The relationship between the two is multifaceted, says Tejada, and one he thinks about often. “We have to start from what it means to be a military—what are we trained for? We are trained for war, for fighting wars. Actually, now I understand that maybe by fighting wars or trying to solve conflict we are seeking peace in some ways, somehow. I don’t believe in violence to solve conflicts but in some places that is the only reality, unfortunately.”

During his first peacekeeping mission it quickly became clear the battle is uphill.

“It’s not easy. It will not be easy. We have to change the whole system, the way it is, to be able to even imagine peace—a peaceful world. If we don’t keep the fight then there is no hope. We have to be idealistic and dream of a better world; that is the only way to find our motivation and not give up the pursuit of peace.”

Point of view // Omar Tejada on choosing Canada and UM

Having worked alongside many Canadians during his military career, Tejada says he got to know the “Canadian mindset,” characterizing it as an openness to dialogue. “I’ve always believed you don’t need to go to a place to know it because the country is made by its people. I knew Canada even before I came here.”

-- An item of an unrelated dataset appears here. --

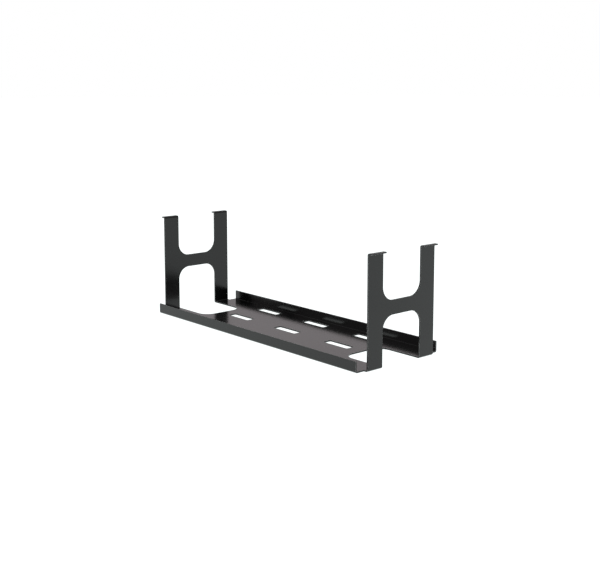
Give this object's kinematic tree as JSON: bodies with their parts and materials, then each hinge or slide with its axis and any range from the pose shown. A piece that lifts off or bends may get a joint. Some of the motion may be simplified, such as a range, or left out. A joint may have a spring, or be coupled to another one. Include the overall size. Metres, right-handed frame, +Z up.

He narrowed in on Manitoba since it’s home to the Canadian Museum for Human Rights—the world’s only museum dedicated to human rights education and awareness—and to UM because of its unique peace and conflict master’s program.

UM’s Faculty of Graduate Studies is celebrating a milestone in 2024—75 years of grad students shaping knowledge in their fields through innovative research and critical thinking.